Because there is no clutch in the power closing assembly 16, the rotary power cable 34 rotates with the motor 30 in either direction. Therefore, when the motor 30 back drives to the park position, the rotary power cable 34 moves in a direction opposite that in which it rotated when the closure panel 14 was being closed. This moves the striker 24 back to its inboard position. The movement of the striker 24 back to its inboard position results in the cinching of the latch 68 and the sealing of the closure panel 14 against the motor vehicle 10.

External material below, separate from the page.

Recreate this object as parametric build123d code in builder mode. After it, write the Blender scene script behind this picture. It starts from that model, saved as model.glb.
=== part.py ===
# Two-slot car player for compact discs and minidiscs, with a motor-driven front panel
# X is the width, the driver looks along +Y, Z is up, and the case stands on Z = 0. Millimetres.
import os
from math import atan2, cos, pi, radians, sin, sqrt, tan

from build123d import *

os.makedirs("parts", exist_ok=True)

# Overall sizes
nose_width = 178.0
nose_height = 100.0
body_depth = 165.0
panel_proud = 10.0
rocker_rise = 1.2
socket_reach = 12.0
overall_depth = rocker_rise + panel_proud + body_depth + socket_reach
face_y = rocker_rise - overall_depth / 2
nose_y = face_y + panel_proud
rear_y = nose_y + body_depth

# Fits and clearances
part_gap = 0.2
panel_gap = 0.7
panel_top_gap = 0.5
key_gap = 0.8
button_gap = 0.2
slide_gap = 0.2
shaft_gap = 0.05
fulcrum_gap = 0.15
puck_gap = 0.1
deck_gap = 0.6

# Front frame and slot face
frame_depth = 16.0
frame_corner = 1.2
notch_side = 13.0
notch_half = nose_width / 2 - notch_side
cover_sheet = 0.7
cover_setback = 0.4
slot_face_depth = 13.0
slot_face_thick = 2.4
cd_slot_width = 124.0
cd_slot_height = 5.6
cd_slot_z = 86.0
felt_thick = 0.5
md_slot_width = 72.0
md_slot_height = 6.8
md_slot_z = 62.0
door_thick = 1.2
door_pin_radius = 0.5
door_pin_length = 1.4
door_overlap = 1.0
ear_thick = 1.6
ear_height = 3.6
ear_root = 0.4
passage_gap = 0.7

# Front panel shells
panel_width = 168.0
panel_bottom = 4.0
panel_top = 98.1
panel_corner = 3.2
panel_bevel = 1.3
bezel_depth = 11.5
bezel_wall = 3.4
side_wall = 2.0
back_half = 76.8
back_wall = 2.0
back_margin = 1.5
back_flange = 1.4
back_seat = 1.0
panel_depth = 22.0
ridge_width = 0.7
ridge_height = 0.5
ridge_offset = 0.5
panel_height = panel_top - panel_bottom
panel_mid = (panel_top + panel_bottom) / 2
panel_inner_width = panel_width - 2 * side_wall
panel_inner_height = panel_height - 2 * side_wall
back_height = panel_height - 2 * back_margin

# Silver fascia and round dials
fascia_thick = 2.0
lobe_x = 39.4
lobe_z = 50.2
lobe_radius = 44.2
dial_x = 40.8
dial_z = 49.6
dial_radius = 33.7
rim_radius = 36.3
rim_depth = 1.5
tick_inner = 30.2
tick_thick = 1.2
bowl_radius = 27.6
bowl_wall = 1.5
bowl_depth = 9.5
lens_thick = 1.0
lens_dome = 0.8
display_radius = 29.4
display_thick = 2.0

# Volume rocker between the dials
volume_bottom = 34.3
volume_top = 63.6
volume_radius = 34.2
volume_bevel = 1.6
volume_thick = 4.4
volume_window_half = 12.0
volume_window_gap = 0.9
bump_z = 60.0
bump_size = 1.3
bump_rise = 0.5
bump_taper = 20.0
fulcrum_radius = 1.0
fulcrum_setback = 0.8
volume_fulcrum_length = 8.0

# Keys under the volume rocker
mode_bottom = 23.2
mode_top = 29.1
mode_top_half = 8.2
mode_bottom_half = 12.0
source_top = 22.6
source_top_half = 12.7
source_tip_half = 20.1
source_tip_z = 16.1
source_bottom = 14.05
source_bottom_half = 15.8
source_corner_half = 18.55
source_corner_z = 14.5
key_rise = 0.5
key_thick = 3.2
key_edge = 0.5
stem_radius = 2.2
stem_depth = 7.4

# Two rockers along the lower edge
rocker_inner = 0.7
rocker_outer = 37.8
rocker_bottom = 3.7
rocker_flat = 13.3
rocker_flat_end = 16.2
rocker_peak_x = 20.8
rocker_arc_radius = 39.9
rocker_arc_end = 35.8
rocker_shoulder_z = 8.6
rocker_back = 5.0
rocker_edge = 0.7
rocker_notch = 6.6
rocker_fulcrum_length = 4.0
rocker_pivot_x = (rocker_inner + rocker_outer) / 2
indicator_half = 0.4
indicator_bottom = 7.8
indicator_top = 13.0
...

A striker motor 72 is shown to be removably securable to the terminals of the motor 30. The striker motor 72 is used in an alternative embodiment wherein the connection between the motor 30 and the striker 24 is electrical in nature and not mechanical. More specifically, the striker motor 72 operates with the motor 30 based on an electrical connection therebetween. The rotary power cable 34 would not be needed in this alternative embodiment.

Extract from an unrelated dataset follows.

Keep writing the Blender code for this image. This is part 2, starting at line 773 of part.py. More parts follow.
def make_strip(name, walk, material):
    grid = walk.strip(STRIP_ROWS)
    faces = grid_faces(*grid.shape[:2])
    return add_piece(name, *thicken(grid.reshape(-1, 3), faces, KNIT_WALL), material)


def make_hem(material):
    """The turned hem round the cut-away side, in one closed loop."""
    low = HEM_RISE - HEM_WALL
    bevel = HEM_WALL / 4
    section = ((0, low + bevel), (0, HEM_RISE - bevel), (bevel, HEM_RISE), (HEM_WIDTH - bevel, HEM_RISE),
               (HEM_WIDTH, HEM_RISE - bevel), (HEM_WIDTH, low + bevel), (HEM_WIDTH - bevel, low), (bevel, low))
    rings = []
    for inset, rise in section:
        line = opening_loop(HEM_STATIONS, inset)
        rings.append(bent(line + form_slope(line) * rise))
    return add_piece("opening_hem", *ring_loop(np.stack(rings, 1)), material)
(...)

The invention has been described in an illustrative manner. It is to be understood that the terminology, which has been used, is intended to be in the nature of words of description rather than of limitation. Many modifications and variations of the invention are possible in light of the above teachings. Therefore, within the scope of the appended claims, the invention may be practiced other than as specifically described.

Claims

1. A power closing assembly for a closure panel hingedly secured to a motor vehicle, said power closing assembly comprising:

a striker fixedly secured to the motor vehicle and movable between an inboard position and an outboard position;

an actuator fixedly secured to the motor vehicle spaced apart from said striker, said actuator including a closure panel cable extending between said actuator and the closure panel for moving the closure panel from an open position to a closed position when said actuator is operable, said actuator including a rotary drive operable when said actuator is operable; and

a rotary power cable extending between said rotary drive and said striker such that said rotary power cable translates rotation of said rotary drive into movement of said striker between said inboard and outboard positions.

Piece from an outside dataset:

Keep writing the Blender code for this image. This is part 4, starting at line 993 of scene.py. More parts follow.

2. A power closing assembly as set forth in claim 1 wherein said actuator includes a motor drivable between a park position and fully deployed position.

3. A power closing assembly as set forth in claim 2 including a lead screw operatively connected between said striker and said rotary power cable to translate rotational motion of said rotary power cable into linear motion of said striker.

4. A power closing assembly as set forth in claim 3 wherein said actuator includes a transmission for converting said revolutions of said rotary power cable into said movement of said striker.

5. A power closing assembly as set forth in claim 4 including a coil spring for maintaining said closure panel cable in constant tension.

6. A power closing assembly as set forth in claim 5 including a spool drum for providing space for said closure panel cable to be stored.

7. A power closing assembly for a closure panel hingedly secured to a motor vehicle, said power closing assembly comprising:

a striker fixedly secured to the motor vehicle and movable between an inboard position and an outboard position;

an actuator fixedly secured to the motor vehicle spaced apart from said striker, said actuator including a closure panel cable extending between said actuator and the closure panel for moving the closure panel from an open position to a closed position when said actuator is operable, said actuator including a rotary drive operable when said actuator is operable; and

a striker motor operatively connected to said actuator, said striker motor moving said striker between the inboard and outboard positions when said actuator is activated.

8. A power closing assembly as set forth in claim 7 wherein said actuator includes a motor drivable between a park position and fully deployed position.

9. A power closing assembly as set forth in claim 8 including a coil spring for maintaining said closure panel cable in constant tension.

10. A method for closing a closure panel of a motor vehicle using a motor, a striker, an actuator, having a closure panel cable, and a rotary power cable, defining a center axis, extending between the actuator and the striker, the method comprising the steps of:

energizing the motor using a polarity to generate a driving rotational force in a first direction;

driving the actuator using the driving rotational force in the first direction to close the closure panel;

rotating the rotary power cable using the driving rotational force in the first direction to move the striker to an outboard position;

reversing the polarity of the motor upon latch engagement to generate a back driving rotational force in a second direction;

allowing the actuator to reset to run freely in the second direction; and

rotating the rotary power cable using the back driving rotational force in the second direction to move the striker to an inboard position to seal the closure panel with the motor vehicle.

11. A method as set forth in claim 10 wherein the step of rotating the rotary power cable is rotated about the center axis.

12. A method as set forth in claim 11 including the step of translating the rotation of the rotary power cable into a linear force to move the striker between its inboard and outboard positions.

13. A method as set forth in claim 12 including the step of backdriving the motor to a park position after the closure panel reaches a closed position.

14. A method as set forth in claim 13 including the step of sealing the closure panel during the step of backdriving the motor.

15. A method as set forth in claim 14 wherein the step of driving the actuator includes the step of winding the closure panel cable to move the closure panel toward the closed position.